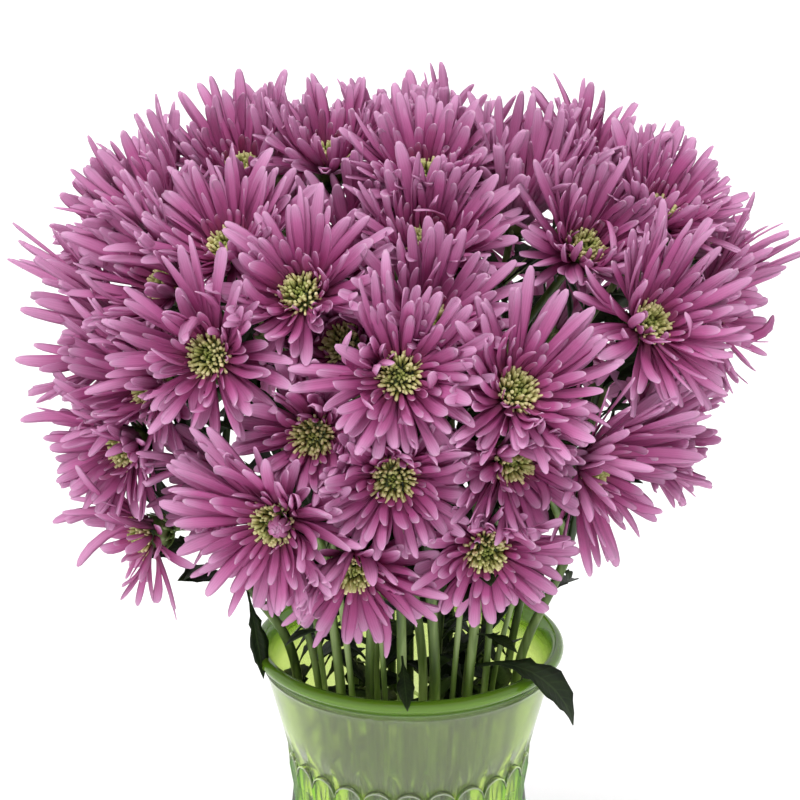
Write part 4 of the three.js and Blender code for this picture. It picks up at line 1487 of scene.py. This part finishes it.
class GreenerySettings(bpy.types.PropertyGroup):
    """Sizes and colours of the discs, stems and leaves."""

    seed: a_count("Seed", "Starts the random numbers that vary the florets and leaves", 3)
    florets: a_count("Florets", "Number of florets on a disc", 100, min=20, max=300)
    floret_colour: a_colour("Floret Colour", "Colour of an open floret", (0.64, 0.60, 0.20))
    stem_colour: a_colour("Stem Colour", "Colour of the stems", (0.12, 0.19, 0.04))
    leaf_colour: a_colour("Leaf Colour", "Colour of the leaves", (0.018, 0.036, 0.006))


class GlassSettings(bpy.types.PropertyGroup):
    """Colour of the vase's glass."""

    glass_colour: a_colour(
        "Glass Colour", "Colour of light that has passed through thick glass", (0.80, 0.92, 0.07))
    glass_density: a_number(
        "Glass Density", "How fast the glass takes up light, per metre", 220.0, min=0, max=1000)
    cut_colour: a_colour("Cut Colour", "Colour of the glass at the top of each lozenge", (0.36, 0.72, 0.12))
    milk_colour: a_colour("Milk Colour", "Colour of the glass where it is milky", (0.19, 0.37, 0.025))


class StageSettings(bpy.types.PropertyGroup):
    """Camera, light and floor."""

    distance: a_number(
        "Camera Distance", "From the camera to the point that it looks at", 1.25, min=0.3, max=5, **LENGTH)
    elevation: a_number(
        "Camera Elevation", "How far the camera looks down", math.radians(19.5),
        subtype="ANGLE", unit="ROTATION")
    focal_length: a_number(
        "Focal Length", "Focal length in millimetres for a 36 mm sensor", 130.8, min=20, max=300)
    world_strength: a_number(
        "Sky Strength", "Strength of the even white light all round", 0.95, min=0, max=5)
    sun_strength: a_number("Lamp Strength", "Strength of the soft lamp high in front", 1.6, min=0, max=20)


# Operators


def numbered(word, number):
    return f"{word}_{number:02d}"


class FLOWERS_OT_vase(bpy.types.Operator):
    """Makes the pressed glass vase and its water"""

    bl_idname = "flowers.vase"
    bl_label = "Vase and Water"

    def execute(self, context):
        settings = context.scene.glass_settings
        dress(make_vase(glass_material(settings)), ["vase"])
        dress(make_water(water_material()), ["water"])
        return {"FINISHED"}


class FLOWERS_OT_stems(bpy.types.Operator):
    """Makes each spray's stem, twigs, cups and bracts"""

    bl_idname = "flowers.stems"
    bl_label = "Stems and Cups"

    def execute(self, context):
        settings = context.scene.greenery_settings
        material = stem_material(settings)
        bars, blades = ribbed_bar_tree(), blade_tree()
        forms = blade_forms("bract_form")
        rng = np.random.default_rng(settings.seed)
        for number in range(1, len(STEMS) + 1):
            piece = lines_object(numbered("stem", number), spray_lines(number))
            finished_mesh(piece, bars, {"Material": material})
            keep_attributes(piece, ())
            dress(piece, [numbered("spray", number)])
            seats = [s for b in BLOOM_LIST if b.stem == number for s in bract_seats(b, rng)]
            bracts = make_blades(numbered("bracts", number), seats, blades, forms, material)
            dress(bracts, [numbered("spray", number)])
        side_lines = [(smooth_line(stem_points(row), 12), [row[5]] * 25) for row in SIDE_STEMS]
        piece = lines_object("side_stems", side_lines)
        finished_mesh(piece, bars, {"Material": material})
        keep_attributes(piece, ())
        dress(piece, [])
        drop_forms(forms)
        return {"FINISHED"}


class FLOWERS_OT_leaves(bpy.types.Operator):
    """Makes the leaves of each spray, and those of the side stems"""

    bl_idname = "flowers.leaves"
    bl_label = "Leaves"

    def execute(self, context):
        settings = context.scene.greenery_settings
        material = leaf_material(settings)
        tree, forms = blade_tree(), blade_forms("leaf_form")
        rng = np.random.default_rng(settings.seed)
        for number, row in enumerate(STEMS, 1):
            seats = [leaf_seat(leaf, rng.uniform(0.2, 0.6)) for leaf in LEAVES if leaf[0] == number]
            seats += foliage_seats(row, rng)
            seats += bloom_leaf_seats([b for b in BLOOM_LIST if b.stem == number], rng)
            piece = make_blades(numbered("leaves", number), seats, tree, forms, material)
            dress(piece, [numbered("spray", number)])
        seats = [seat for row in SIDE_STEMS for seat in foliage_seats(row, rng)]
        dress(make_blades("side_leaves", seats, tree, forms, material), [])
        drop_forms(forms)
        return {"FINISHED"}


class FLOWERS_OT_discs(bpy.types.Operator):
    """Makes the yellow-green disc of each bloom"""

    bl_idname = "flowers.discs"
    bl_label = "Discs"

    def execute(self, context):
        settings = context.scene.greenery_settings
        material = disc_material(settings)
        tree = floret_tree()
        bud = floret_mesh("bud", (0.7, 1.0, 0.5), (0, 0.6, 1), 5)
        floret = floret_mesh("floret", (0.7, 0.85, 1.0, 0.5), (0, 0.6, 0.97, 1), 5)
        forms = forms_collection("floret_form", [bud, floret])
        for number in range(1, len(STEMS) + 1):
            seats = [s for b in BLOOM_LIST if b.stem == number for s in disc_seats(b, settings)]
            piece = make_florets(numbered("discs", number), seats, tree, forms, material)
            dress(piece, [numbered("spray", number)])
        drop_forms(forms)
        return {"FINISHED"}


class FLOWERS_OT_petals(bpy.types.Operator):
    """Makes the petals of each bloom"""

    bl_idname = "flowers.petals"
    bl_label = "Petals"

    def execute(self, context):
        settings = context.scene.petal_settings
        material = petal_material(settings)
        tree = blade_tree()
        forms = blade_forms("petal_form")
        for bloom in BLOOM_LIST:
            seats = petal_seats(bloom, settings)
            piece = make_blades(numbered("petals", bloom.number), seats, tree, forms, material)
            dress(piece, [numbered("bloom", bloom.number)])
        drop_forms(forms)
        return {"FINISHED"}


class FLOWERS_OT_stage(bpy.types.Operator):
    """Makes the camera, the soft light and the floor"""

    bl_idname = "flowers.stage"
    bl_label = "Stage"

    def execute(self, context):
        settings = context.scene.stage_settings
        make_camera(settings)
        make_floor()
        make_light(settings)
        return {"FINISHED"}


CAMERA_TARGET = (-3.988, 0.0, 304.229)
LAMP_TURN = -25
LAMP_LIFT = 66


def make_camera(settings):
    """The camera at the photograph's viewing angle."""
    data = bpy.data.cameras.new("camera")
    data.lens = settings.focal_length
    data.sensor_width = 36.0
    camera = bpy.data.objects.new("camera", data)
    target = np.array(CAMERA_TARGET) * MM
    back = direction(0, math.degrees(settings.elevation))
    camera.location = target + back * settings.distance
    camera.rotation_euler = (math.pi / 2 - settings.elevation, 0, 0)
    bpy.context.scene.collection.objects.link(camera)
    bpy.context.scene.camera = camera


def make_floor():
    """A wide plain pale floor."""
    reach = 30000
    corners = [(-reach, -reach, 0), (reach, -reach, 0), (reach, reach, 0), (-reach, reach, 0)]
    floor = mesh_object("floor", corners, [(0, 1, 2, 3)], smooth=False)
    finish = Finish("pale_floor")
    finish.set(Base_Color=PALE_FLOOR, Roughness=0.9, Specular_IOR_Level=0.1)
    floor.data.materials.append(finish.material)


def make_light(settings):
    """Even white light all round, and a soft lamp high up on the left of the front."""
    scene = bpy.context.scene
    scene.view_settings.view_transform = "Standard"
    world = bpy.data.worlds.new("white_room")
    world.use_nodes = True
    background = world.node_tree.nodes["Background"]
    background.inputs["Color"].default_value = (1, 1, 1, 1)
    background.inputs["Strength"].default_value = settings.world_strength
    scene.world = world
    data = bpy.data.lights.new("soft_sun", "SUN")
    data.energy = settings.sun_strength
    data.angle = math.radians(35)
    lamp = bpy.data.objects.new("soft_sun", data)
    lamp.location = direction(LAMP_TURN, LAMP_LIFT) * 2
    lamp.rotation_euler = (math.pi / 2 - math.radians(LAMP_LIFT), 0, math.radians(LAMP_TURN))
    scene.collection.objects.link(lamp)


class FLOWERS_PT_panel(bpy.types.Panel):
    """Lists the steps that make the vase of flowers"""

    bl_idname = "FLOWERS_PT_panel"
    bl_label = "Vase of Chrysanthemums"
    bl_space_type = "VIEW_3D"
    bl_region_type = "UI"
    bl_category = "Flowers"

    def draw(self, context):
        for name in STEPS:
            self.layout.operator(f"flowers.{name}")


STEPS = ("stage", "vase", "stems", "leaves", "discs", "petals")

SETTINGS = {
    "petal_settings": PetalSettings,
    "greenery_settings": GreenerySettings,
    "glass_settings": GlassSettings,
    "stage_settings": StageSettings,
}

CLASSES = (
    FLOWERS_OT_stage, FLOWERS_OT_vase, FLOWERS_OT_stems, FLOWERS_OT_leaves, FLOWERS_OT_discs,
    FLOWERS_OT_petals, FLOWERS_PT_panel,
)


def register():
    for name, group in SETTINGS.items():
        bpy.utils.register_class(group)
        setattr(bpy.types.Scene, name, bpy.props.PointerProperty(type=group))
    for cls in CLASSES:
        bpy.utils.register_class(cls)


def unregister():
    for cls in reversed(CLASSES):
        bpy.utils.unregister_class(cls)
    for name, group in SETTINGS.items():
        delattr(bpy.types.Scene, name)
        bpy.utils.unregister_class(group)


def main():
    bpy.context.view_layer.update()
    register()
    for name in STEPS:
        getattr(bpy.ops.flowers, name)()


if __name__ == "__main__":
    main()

______________________________

**REQUIRED WORK**.
Extract the first line above and each line after it up to and including the one with "of the vase's", please, exactly and with nothing else.

**EXERCISE ANSWER**.
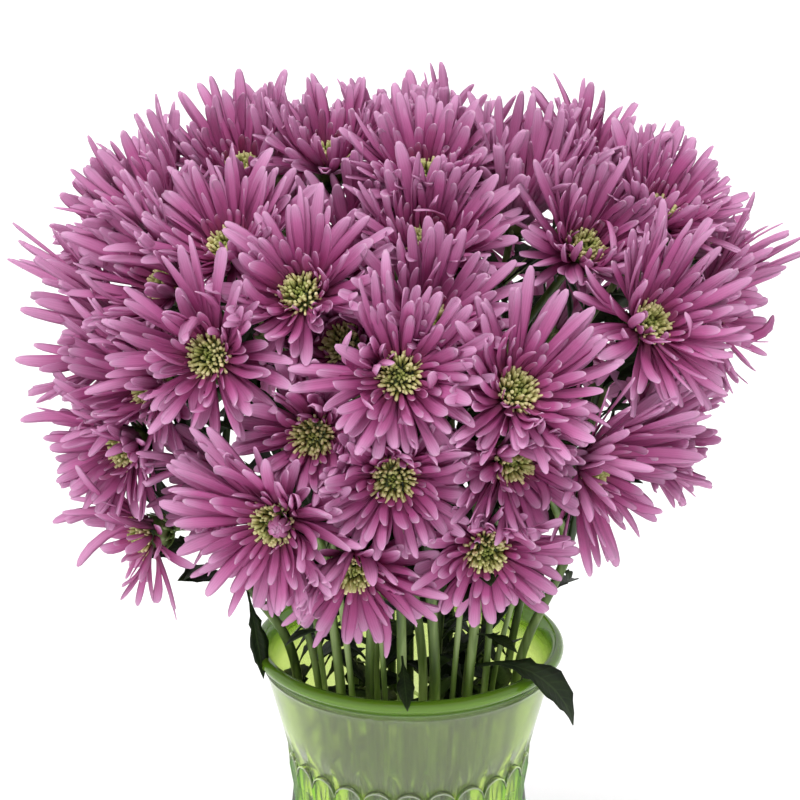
Write part 4 of the three.js and Blender code for this picture. It picks up at line 1487 of scene.py. This part finishes it.
class GreenerySettings(bpy.types.PropertyGroup):
    """Sizes and colours of the discs, stems and leaves."""

    seed: a_count("Seed", "Starts the random numbers that vary the florets and leaves", 3)
    florets: a_count("Florets", "Number of florets on a disc", 100, min=20, max=300)
    floret_colour: a_colour("Floret Colour", "Colour of an open floret", (0.64, 0.60, 0.20))
    stem_colour: a_colour("Stem Colour", "Colour of the stems", (0.12, 0.19, 0.04))
    leaf_colour: a_colour("Leaf Colour", "Colour of the leaves", (0.018, 0.036, 0.006))


class GlassSettings(bpy.types.PropertyGroup):
    """Colour of the vase's glass."""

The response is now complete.